TO:KY:OO is something unique in my photo library. I’m not sure where I came across his work. It was probably recommended by someone or something. I don’t really remember.

Long term readers will know that I’m mostly a film photographer, for the past 6 years or so, anyway, and that I never did a huge amount of manipulation, but I really like the look Wong pulls out of his images. So when he announced a crowdfunding campaign for his first book, I jumped on it.

https://youtu.be/V85N-KoNVv4

After an early start as a video game designer for Ubisoft and others, which took him from his Edinburgh, Scotland birthplace to Tokyo, where he reportedly “got lost in the beauty of Tokyo at night,”* Wong had the opportunity to spend some time shooting in Tokyo, and he jumped on it.

He took however many digital photographs in and around Tokyo, messed around with them with his phone (early on) or loaded them into Photoshop, and used his video game designer skills to create really gorgeous, hyper colored city-scapes and movie-like street photography.

Sure, it’s digital art more than anything, really. It starts as a digital photograph, but then becomes something more: no camera settings can replicate Wong’s color sense; no sensor glitch will take a single column of pixels, then use machine learning to replicate them across a third of a frame. It’s not anything I’d ever spend the time doing… what with my day job staring at computer screens, my blogging and processing of the film scans I make with a digital camera, the processing of unboxing videos, I already spend way too much time staring at screens from a foot or two away.

TO:KY:OO is Wong’s first book and he did much of the designing and layout himself. And in some ways the book’s content betrays this. There is some unevenness to the work, which can be forgiven: all good photobooks have some filler, some linkage images, and a few stars. But few (Todd Hido being a prime example) fuse early works with later work, and when they do, it tends to be in service of a larger narrative arc they hope to establish. Wong presents much of the work chronologically, starting with some phone snaps, then a few compact digicam shots, and then the 5-D mk III stuff.

In his writing—he comments on every 3rd picture or so—he has a tendency to speak like an authority, which he is… on video game design, and maybe on his specific brand of digital manipulation, but on the act of photographing itself? On street shooting in general? Please. He only picked up a camera in 2014 or something, and most of these pictures were made in 2015 or 2016.

The writing didn’t ruin the book for me, though a more thorough examination gave me an idea into why I appreciate the work: I like it for similar reasons to Khalik Allah’s excellent Souls Against the Concrete. That hyper color at night thing. Colored lights in the rain. Wong’s work in the daytime, the earlier, less manipulated work, the more work-a-day, slap a simple green filter on it is less interesting.

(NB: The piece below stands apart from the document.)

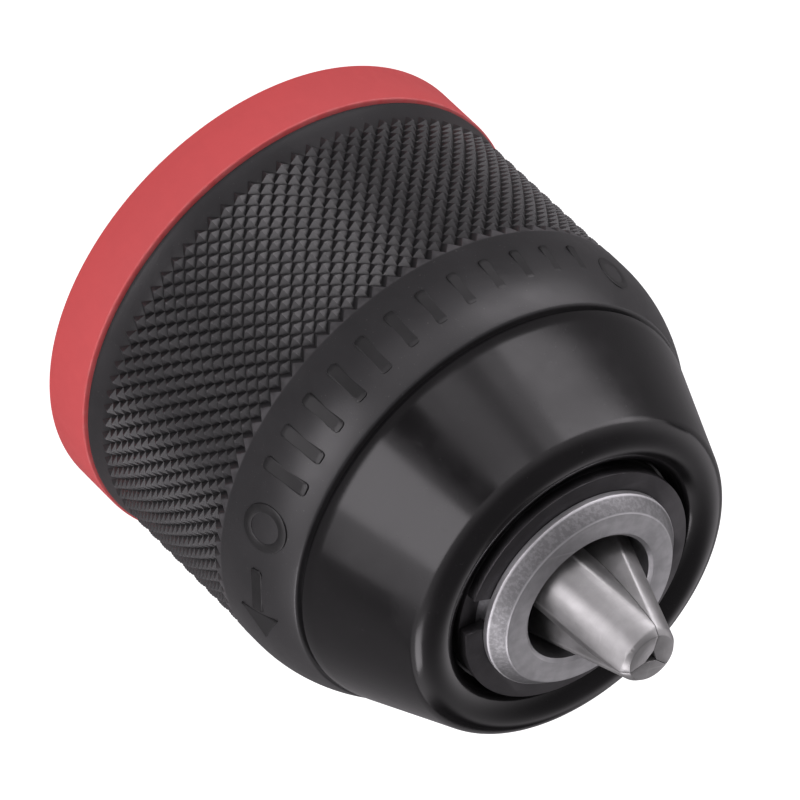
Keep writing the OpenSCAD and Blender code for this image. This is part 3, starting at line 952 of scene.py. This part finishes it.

The end of the book contains a section on Wong’s techniques: composition, use of complementary colors (though more often the colors are split-complementary at best, and tend towards monochrome in the weaker ones), selecting, cropping, and a bit of photoshop manipulation discussion, which is enough to make you think he knows what he’s doing, but not enough to actually teach anything (to be fair, pointing in a direction is often better than leading by the nose, and still…).

Concept
Content
Design

Overall, I rate TO:KY:OO a middle-of-the-road 3.5 stars.

I had a fair number of people ask me about this book on YouTube and via email, mostly asking where they could find the copy I have. My copy came from the Volume crowdfunding thing, and there were a limited number of those made. Bookfinder doesn’t even recognize the ISBN, so apologies there.

Thames & Hudson put out a mass market version, and you can find those for used and new for fairly cheap prices. If you’re a Blade Runner fan or into CyberPunk, well, this book is for you, more or less. And if you’re interested in color in photography, you could do worse. I’m happy enough to have it, I guess, though it’s likely to mostly sit on the shelf.


*Wong, Liam. quoted in the Volume campaign, and on the back cover of TO:KY:OO.